Taxation of Balanced Funds
- Equity-Oriented Balanced Funds Taxation
The taxation laws dictate that the mutual fund investments with equity exposure in the excess of 65% and more qualify for an equity asset class. If the assets are held for less than a time period of 12 months they will be considered as short-term investments and will be eligible for Short Term Capital Gains tax which is 15% If the assets are held for more than a time period of 12 months or greater, a Long Term Capital Gains Tax is applied owing to 10% , if the investor stands to gain ₹ 1 lakh or more.
- Debt Oriented Balanced Funds Taxation
For the purposes of taxation, the debt-oriented balanced funds have been clubbed under the category of debt funds. In accordance with the same, Long Term Capital Gans Tax starts to apply if the funds have been held for more than a time frame of 36 months.
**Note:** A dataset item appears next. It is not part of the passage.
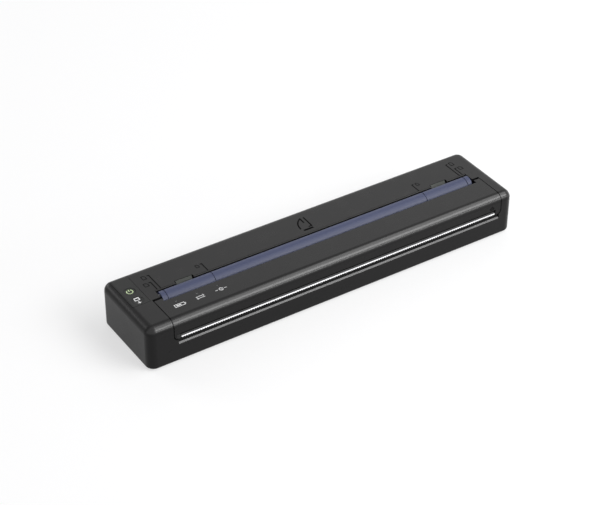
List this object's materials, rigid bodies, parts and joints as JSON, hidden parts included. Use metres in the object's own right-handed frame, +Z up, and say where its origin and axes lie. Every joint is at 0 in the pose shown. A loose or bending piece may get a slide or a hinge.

The Short Term Capital Gains Tax is applicable according to the slab rate of the concerned individual. If the units are redeemed or switched after a time period of 36 months which is taxed at a 20% rate.
Risk-Adjusted Returns
Thus, balanced mutual funds have been adjudged to be one of the most well-rounded, diverse and safe mutual fund schemes available in today’s investment market. This not just purely theoretical but the risk-adjusted returns of these funds in comparison with some of the other funds in the market is a clear indication of their good performance.
Fund Category | 5-Year Rolling Return | Risk-Based Standard Deviation |
---|---|---|
Balanced Funds | 13.20% | 2.9 |
Large Cap Funds | 12.90% | 3.47 |
Mid Cap and Large Cap Funds | 13.96% | 3.82 |
Diversified Funds | 14.91% | 3.96 |
Therefore, the balanced mutual funds have provided investors with a stable, low risk and yet high revenue/return avenue which can give an immense portfolio diversification to an investor.